Brother’s gay friend upsetting family

Kathy Mitchell

Dear Annie: I am 19 years old and afraid that my brother is gay.

“James” recently made a new friend at work who is gay. He has been going to the library with this new friend and spending the entire day there doing homework. James doesn’t own a phone, so it is hard for my mother to get ahold of him. Sometimes he leaves for work at 6 p.m. and doesn’t come home until 9 the following morning, making excuses that he was at work. My mother knows he’s lying, because she calls his job and they often say he isn’t there. His friend has left messages on our home answering machine that make us all question their relationship.

A few days ago, my mom called me crying hysterically because James hadn’t returned all night after an argument in which she asked if he was gay. He screamed at her to never ask that question again and said that he is not gay.

I try to be open-minded toward everyone and don’t object if James is gay. But my mother was not brought up this way. In her culture, being gay is absolutely unacceptable. If James “came out,” my mother would throw him out of the house and disown him. It would ruin our family name. She even once said she would have to move away from our hometown.

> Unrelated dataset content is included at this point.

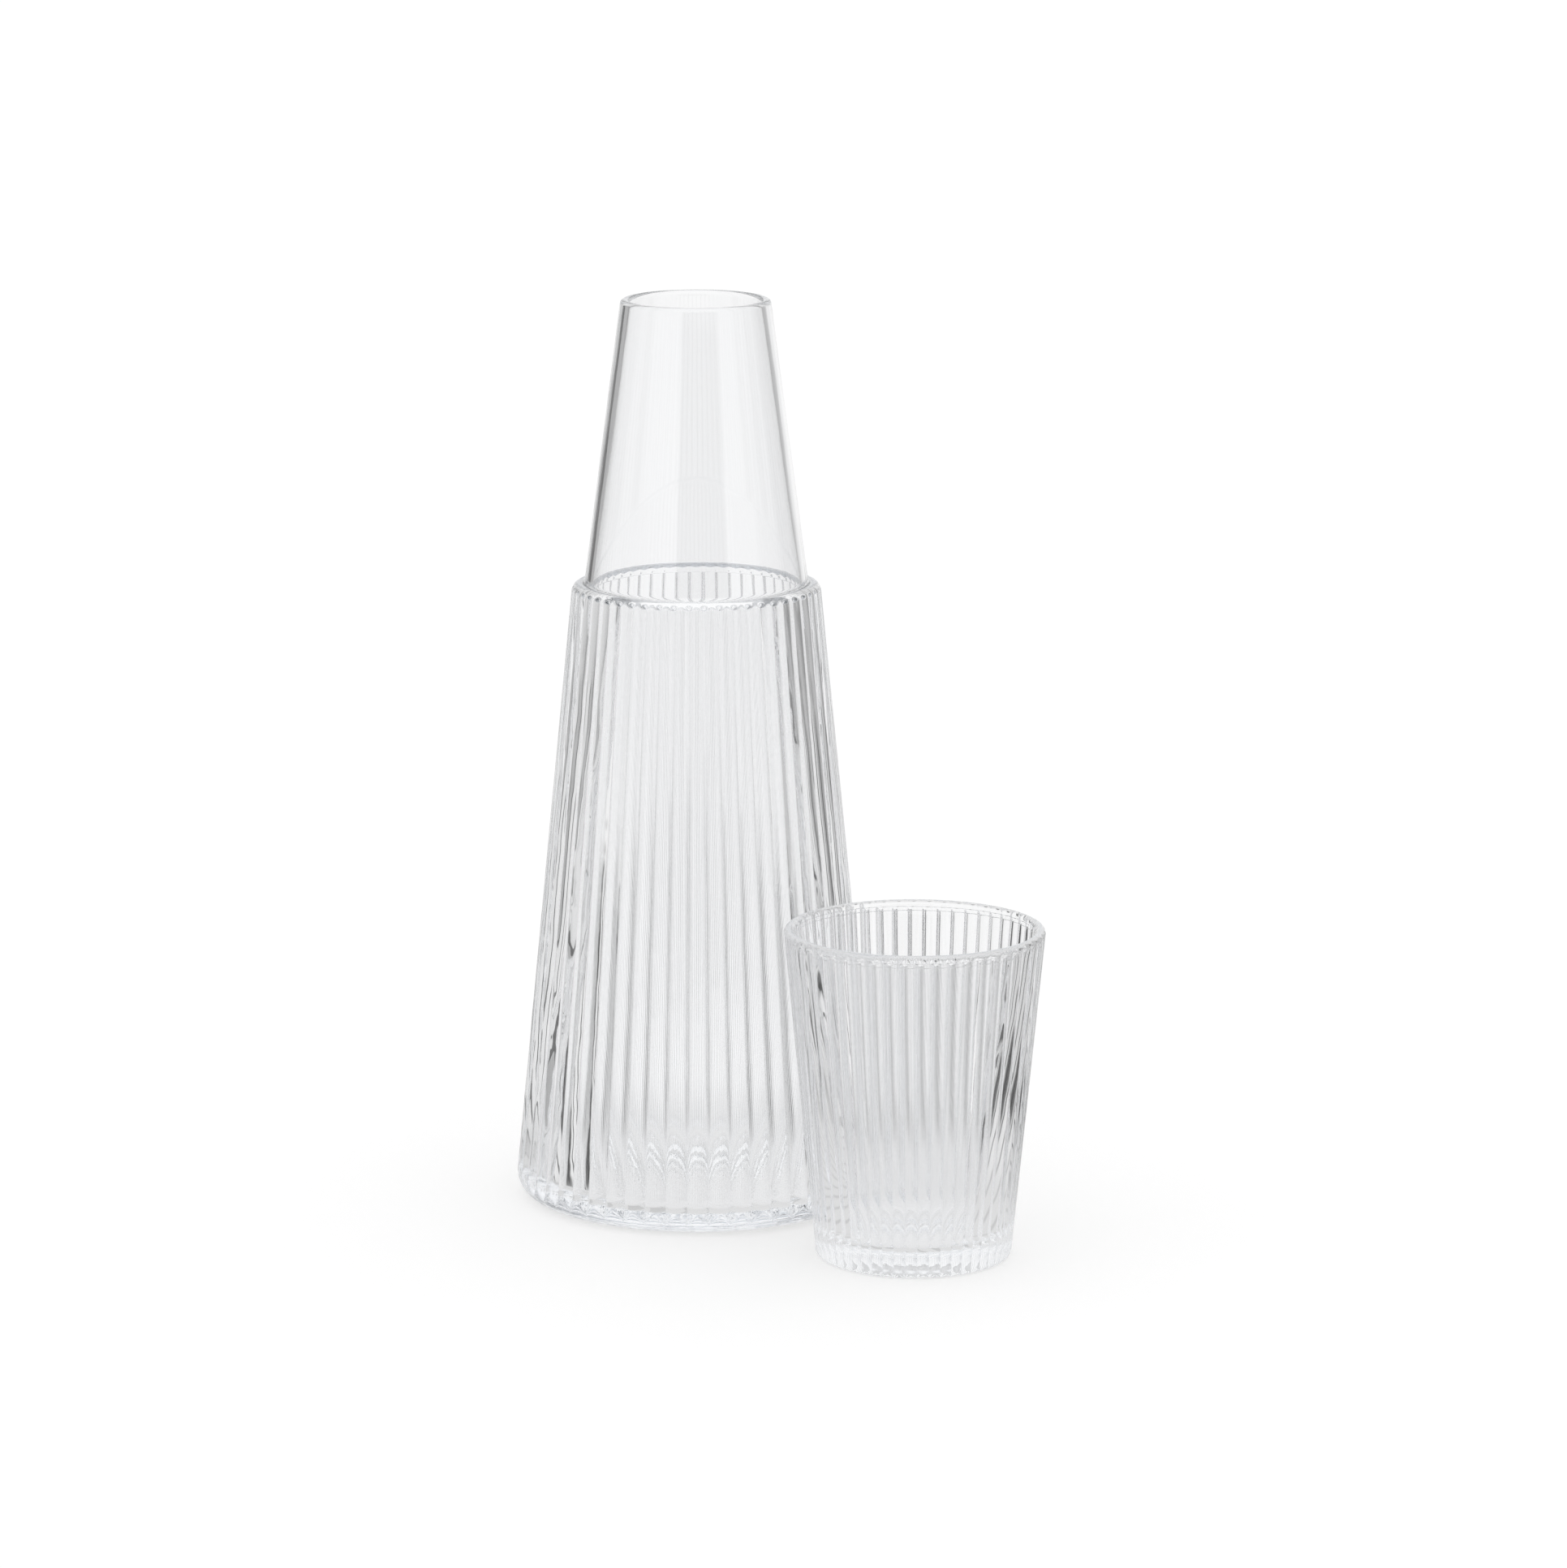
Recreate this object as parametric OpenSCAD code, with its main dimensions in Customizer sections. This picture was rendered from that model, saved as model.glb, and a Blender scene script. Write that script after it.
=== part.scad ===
// Bedside carafe with a tumbler that fits over its neck.
// Both are clear glass with straight reeds outside and a smooth wall inside.
// Millimetres, +Z up. The origin is the centre of the carafe's foot, on the table.
// The viewer in front looks along +Y and has +X on the right.

/* [Carafe body] */
// Height of the whole carafe
carafe_h = 250; // [225:1:280]
// Height of the reeded body, up to its shoulder
body_h = 172; // [150:1:190]
// Radius over the reeds where the body's wall would meet the table
body_foot_r = 50.9; // [46:0.1:58]
// Radius over the reeds where the body's wall would meet the shoulder's plane
body_top_r = 34; // [33.7:0.1:38]
// Thickness of the body's wall, measured over the reeds
body_wall = 3.2; // [2.8:0.1:3.6]
// Thickness of the glass in the shoulder
shoulder_t = 2.1; // [1.8:0.1:4]
// Thickness of the carafe's floor
floor_t = 5; // [4:0.1:12]
// Rounding of the body's lower edge
foot_round = 6.3; // [3:0.1:9]
// Rounding of the shoulder's outer edge
shoulder_round = 2.4; // [1.2:0.1:2.6]
// Rounding inside the carafe, between floor and wall
floor_round = 4; // [2:0.5:16]

/* [Carafe neck] */
// How far the neck stands in from the top of the body's wall, across the shoulder
shoulder_step = 3.3; // [3.1:0.1:8]
// Outer radius of the neck at the mouth
neck_mouth_r = 20.5; // [14:0.1:26]
// Thickness of the neck's wall at the mouth, which ends in a full round lip
neck_wall = 2.8; // [1.8:0.1:3.2]
// Thickness of the neck's wall at its foot, where blowing has thinned it
neck_foot_wall = 2.3; // [1.8:0.1:3]
// Hollow rounding outside, between neck and shoulder
neck_fillet = 1; // [0.4:0.1:1.1]
// Rounding of the edge inside, where the neck opens into the body
throat_round = 0.6; // [0.4:0.1:1.2]

/* [Tumbler] */
// Play between the foot of the neck and the mouth of the tumbler that is put over it
cap_clearance = 1.6; // [1.4:0.1:4]
// Height left above the mouth of the carafe when the tumbler is over the neck
cap_headroom = 5.5; // [1:0.5:30]
// Thickness of the tumbler's wall, measured over the reeds
tumbler_wall = 2.8; // [2.2:0.1:4]
// Thickness of the tumbler's floor
tumbler_floor_t = 6.5; // [3:0.1:12]
// Rounding of the tumbler's lower edge
tumbler_foot_round = 1.8; // [0.8:0.1:4]
// Rounding inside the tumbler, between floor and wall
tumbler_floor_round = 4; // [1:0.5:12]
// Height of the plain band that closes the reeds under the tumbler's lip
rim_band_h = 2.4; // [1.8:0.1:6]
// How far the reeds stand proud of that band
rim_band_step = 0.3; // [0.1:0.05:0.7]

/* [Reeds] */
// Number of reeds round each piece
reed_count = 52; // [40:1:64]
// Depth of the grooves between the reeds, at the foot of the carafe
body_reed_depth = 1.65; // [1:0.05:2.2]
// Depth of the grooves between the reeds, at the foot of the tumbler
tumbler_reed_depth = 0.85; // [0.5:0.05:1.2]

/* [Undersides] */
// Width of the flat ring that the carafe stands on, round a shallow hollow
foot_ring_w = 9; // [4:0.5:20]
// Depth of the hollow under the carafe
foot_hollow_h = 1.4; // [0.5:0.1:3]
// Width of the flat ring that the tumbler stands on, round a shallow hollow
tumbler_ring_w = 6.6; // [3:0.2:14]
// Depth of the hollow under the tumbler
tumbler_hollow_h = 1; // [0.4:0.1:2]

/* [Place of the tumbler] */
// Gap between the two leaning walls when the tumbler stands beside the carafe
stand_gap = 10.7; // [2:0.1:60]
// Direction from the carafe to the tumbler, in degrees from +X
stand_angle = -48.7; // [-180:0.1:180]
// Turn of the tumbler about its own axis, in degrees
tumbler_turn = 3.8; // [0:0.1:7]

/* [Hidden] */
$fn = 96;
// Sides of the very large circle whose cap is a foot's hollow
hollow_fn = 1440;
// Overrun of the solids and outlines that trim others
over = 1;
// Clearance that keeps a revolved wall off the crests of the reeds
crest_clearance = 0.05;
// The core inside a ring of reeds stops this share of the way out to the reeds' axes
core_share = 0.985;
glass = [0.91, 0.94, 0.95, 0.5];

neck_h = carafe_h - body_h;
neck_foot_r = body_top_r - shoulder_step;
neck_lean = lean_of(neck_foot_r, neck_mouth_r, neck_h);
neck_lip = neck_wall / 2;
neck_lip_c = upper_centre(neck_mouth_r, neck_lean, carafe_h, neck_lip);

body_lean = lean_of(body_foot_r, body_top_r, body_h);
foot_hollow_r = lower_centre(body_foot_r, body_lean, 0, foot_round).x - foot_ring_w;
cavity_top = body_h - shoulder_t;
// What the shoulder leaves for the rounding above the body's inner wall
cavity_round = min(throat_round, shoulder_round);
// The inner wall of the neck rises from the throat to the side of the lip
throat_r = neck_r(cavity_top) - across(neck_foot_wall, neck_lean);
throat_lean = lean_to_lip([throat_r, cavity_top], neck_lip_c, neck_lip);

// The tumbler leans as the body does, so that over the neck it carries on the same line
tumbler_h = neck_h + cap_headroom + tumbler_floor_t;
tumbler_mouth_r = neck_foot_r + cap_clearance + tumbler_wall;
tumbler_foot_r = tumbler_mouth_r - tumbler_h * tan(body_lean);
tumbler_lean = -body_lean;
tumbler_hollow_r = lower_centre(tumbler_foot_r, tumbler_lean, 0, tumbler_foot_round).x
    - tumbler_ring_w;
tumbler_lip = tumbler_wall / 2;
tumbler_lip_c = upper_centre(tumbler_mouth_r, tumbler_lean, tumbler_h, tumbler_lip);
tumbler_place = body_foot_r + tumbler_foot_r + stand_gap;

// Degrees by which a wall leans inwards as it rises
function lean_of(low_r, high_r, h) = atan((low_r - high_r) / h);

// Lean of a straight wall that rises from a point and just touches the inside of a round lip
function lean_to_lip(from, lip_c, lip) =
    atan((from.x - lip_c.x) / (lip_c.y - from.y)) + asin(lip / norm(lip_c - from));

// Horizontal thickness of a leaning wall
function across(wall, lean) = wall / cos(lean);

// Unit vector square to a leaning wall, pointing out of it
function out_of(lean) = [cos(lean), sin(lean)];

// Centre of the rounding between a wall and a floor: r is the wall's radius at the floor
function lower_centre(r, lean, z, round) =
    [r - tan(lean) * round - across(round, lean), z + round];

// Centre of the rounding between a wall and a ceiling: r is the wall's radius there
function upper_centre(r, lean, z, round) =
    [r + tan(lean) * round - across(round, lean), z - round];

// Radius of the body over its reeds, and of the neck, at a height
function body_r(z) = body_foot_r - tan(body_lean) * z;
function neck_r(z) = neck_foot_r - tan(neck_lean) * (z - body_h);

// Half of a solid's section: a leaning side with both its corners rounded
module rounded_side(low_r, high_r, low_z, high_z, low_round, high_round) {
    lean = lean_of(low_r, high_r, high_z - low_z);
    low_c = lower_centre(low_r, lean, low_z, low_round);
    high_c = upper_centre(high_r, lean, high_z, high_round);
    polygon([
        [0, low_z], [low_c.x, low_z], low_c + low_round * out_of(lean),
        high_c + high_round * out_of(lean), [high_c.x, high_z], [0, high_z]
    ]);
    translate(low_c) circle(r = low_round);
    translate(high_c) circle(r = high_round);
}

// Outline that fills the corner between a plane at z and a wall that rises from it at r
module corner_fill(r, lean, z, round) {
    c = [r - tan(lean) * round + across(round, lean), z + round];
    side = c - round * out_of(lean);
    difference() {
        polygon([[r - over, z - over], [c.x, z - over], c, side, [side.x - over, side.y]]);
        translate(c) circle(r = round);
    }
}

// Outline of the space inside a mouth, up to the middle of its round lip and out at the top
module mouth_space(low_r, low_z, lip_c, lean, lip) {
    polygon([
        [0, low_z], [low_r, low_z], lip_c - lip * out_of(lean), lip_c,
        [lip_c.x, lip_c.y + lip + over], [0, lip_c.y + lip + over]
    ]);
}

// Section of the shallow domed hollow under a foot
module foot_hollow(r, h) {
    dome_r = (r * r + h * h) / (2 * h);
    intersection() {
        translate([0, h - dome_r]) circle(r = dome_r, $fn = hollow_fn);
        translate([0, -over]) square([r + over, h + over + over]);
    }
}

// A solid cone with reeds round it, which meet in sharp grooves of the depth at its foot
module reeded_cone(foot_r, top_r, h, depth) {
    half_pitch = 180 / reed_count;
    groove_share = 1 - depth / foot_r;
    axis_share = (1 - groove_share * groove_share)
        / (2 * (1 - groove_share * cos(half_pitch)));
    reed_share = 1 - axis_share;
    slope = (top_r - foot_r) / h;
    low_r = foot_r - slope * over;
    high_r = top_r + slope * over;
    rise = h + over + over;
    lean = atan(axis_share * (low_r - high_r) / rise);
    translate([0, 0, -over])
        cylinder(h = rise, r1 = core_share * axis_share * low_r,
                 r2 = core_share * axis_share * high_r);
    for (i = [0 : reed_count - 1])
        rotate([0, 0, 360 * i / reed_count])
            translate([axis_share * low_r, 0, -over])
                rotate([0, -lean, 0])
                    cylinder(h = across(rise, lean), r1 = reed_share * low_r,
                             r2 = reed_share * high_r);
}

// Section of the carafe's glass, with its wall a little proud of the reeds' crests
module carafe_section() {
    difference() {
        union() {
            rounded_side(body_foot_r + crest_clearance, body_top_r + crest_clearance,
                         0, body_h, foot_round, shoulder_round);
            polygon([
                [0, cavity_top], [neck_r(cavity_top), cavity_top],
                neck_lip_c + neck_lip * out_of(neck_lean), neck_lip_c, [0, neck_lip_c.y]
            ]);
            corner_fill(neck_foot_r, neck_lean, body_h, neck_fillet);
        }
        rounded_side(body_r(floor_t) - across(body_wall, body_lean),
                     body_r(cavity_top) - across(body_wall, body_lean),
                     floor_t, cavity_top, floor_round, cavity_round);
        mouth_space(throat_r, cavity_top, neck_lip_c, throat_lean, neck_lip);
        corner_fill(throat_r, throat_lean, cavity_top, throat_round);
        foot_hollow(foot_hollow_r, foot_hollow_h);
    }
    translate(neck_lip_c) circle(r = neck_lip);
}

// Section of the tumbler's glass, with its wall a little proud of the reeds' crests
module tumbler_section() {
    inner_foot_r = tumbler_foot_r - tumbler_floor_t * tan(tumbler_lean)
        - across(tumbler_wall, tumbler_lean);
    inner_c = lower_centre(inner_foot_r, tumbler_lean, tumbler_floor_t, tumbler_floor_round);
    inner_side = inner_c + tumbler_floor_round * out_of(tumbler_lean);
    difference() {
        rounded_side(tumbler_foot_r + crest_clearance, tumbler_mouth_r + crest_clearance,
                     0, tumbler_h, tumbler_foot_round, tumbler_lip);
        polygon([
            [0, tumbler_floor_t], [inner_c.x, tumbler_floor_t], inner_side, [0, inner_side.y]
        ]);
        translate(inner_c) circle(r = tumbler_floor_round);
        mouth_space(inner_side.x, inner_side.y, tumbler_lip_c, tumbler_lean, tumbler_lip);
        foot_hollow(tumbler_hollow_r, tumbler_hollow_h);
    }
    translate(tumbler_lip_c) circle(r = tumbler_lip);
}

module carafe() {
    color(glass)
    intersection() {
        rotate_extrude() carafe_section();
        union() {
            reeded_cone(body_foot_r, body_top_r, body_h, body_reed_depth);
            translate([0, 0, cavity_top])
                cylinder(h = neck_h + shoulder_t + over, r = neck_foot_r + neck_fillet);
        }
    }
}

module tumbler() {
    slope = tan(tumbler_lean);
    band_r = tumbler_mouth_r - rim_band_step;
    color(glass)
    rotate([0, 0, stand_angle]) translate([tumbler_place, 0, 0])
    rotate([0, 0, tumbler_turn - stand_angle])
    intersection() {
        rotate_extrude() tumbler_section();
        union() {
            reeded_cone(tumbler_foot_r, tumbler_mouth_r, tumbler_h, tumbler_reed_depth);
            translate([0, 0, tumbler_h - rim_band_h])
                cylinder(h = rim_band_h + over, r1 = band_r + slope * rim_band_h,
                         r2 = band_r - slope * over);
        }
    }
}

carafe();
tumbler();
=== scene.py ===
import math

import bpy
import numpy as np
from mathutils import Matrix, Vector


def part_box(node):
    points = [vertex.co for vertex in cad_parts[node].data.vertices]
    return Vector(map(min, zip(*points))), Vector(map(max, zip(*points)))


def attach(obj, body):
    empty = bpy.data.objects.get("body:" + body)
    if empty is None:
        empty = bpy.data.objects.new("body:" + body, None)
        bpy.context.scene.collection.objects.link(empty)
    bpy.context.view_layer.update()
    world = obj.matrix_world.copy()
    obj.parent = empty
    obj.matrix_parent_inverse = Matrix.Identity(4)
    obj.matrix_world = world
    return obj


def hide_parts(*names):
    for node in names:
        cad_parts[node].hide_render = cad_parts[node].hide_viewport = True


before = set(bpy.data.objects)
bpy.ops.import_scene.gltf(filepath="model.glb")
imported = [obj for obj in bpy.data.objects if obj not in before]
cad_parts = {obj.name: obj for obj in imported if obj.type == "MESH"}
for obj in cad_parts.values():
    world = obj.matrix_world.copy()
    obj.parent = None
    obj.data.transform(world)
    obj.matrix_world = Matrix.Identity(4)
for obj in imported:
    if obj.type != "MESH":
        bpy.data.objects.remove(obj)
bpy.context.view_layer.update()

MM = 0.001
RIGHT_ANGLE = math.pi / 2
WHITE = (1.0, 1.0, 1.0, 1.0)

# Camera: fitted to the outlines of both pieces in the photograph
CAMERA_BACK = 1.7667
CAMERA_HEIGHT = 0.4833
CAMERA_PITCH = math.radians(11.764)
CAMERA_YAW = math.radians(0.774)
CAMERA_REACH = 100.0
FOCAL_PIXELS = 8064.5
PHOTO_LONG_SIDE = 1932
SENSOR = 36.0

# Carafe, in metres: the body leans in, the neck leans in more
CARAFE_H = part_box("carafe")[1][2]
BODY_H = 172 * MM
BODY_FOOT_R = 50.9 * MM
BODY_TOP_R = 34 * MM
BODY_WALL = 3.2 * MM
SHOULDER_T = 2.1 * MM
FLOOR_T = 5 * MM
FOOT_ROUND = 6.3 * MM
SHOULDER_ROUND = 2.4 * MM
FLOOR_ROUND = 4 * MM
NECK_FOOT_R = 30.7 * MM
NECK_MOUTH_R = 20.5 * MM
NECK_WALL = 2.8 * MM
NECK_FOOT_WALL = 2.3 * MM
NECK_FILLET = 1 * MM
THROAT_ROUND = 0.6 * MM
FOOT_RING_W = 9 * MM
HOLLOW_H = 1.4 * MM
BODY_REED_DEPTH = 1.65 * MM

# Tumbler: it leans out as much as the body leans in
TUMBLER_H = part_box("tumbler")[1][2]
TUMBLER_MOUTH_R = 35.1 * MM
TUMBLER_WALL = 2.8 * MM
TUMBLER_FLOOR_T = 6.5 * MM
TUMBLER_FOOT_ROUND = 1.8 * MM
TUMBLER_FLOOR_ROUND = 4 * MM
RIM_BAND_H = 2.4 * MM
RIM_BAND_STEP = 0.3 * MM
RIM_BAND_BLEND = 0.9 * MM
TUMBLER_RING_W = 6.6 * MM
TUMBLER_HOLLOW_H = 1 * MM
TUMBLER_REED_DEPTH = 0.85 * MM
TUMBLER_TURN = math.radians(3.8)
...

My brother has always had trouble making friends, and I feel this latest friend is someone who just happens to accept him for who he is. I don’t believe James is interested in men. But I am worried for his sake. What do I do? – Unsure

Dear Unsure: Please don’t pressure your brother. Having a gay friend will not change his sexual orientation, and finding someone who “accepts him for who he is” is not to be brushed aside lightly. James needs to navigate this in his own way. You can mention that he seems stressed and let him know that if he needs to talk, you are available. You also can give him the website for PFLAG ( pflag.org) just in case he should find it useful.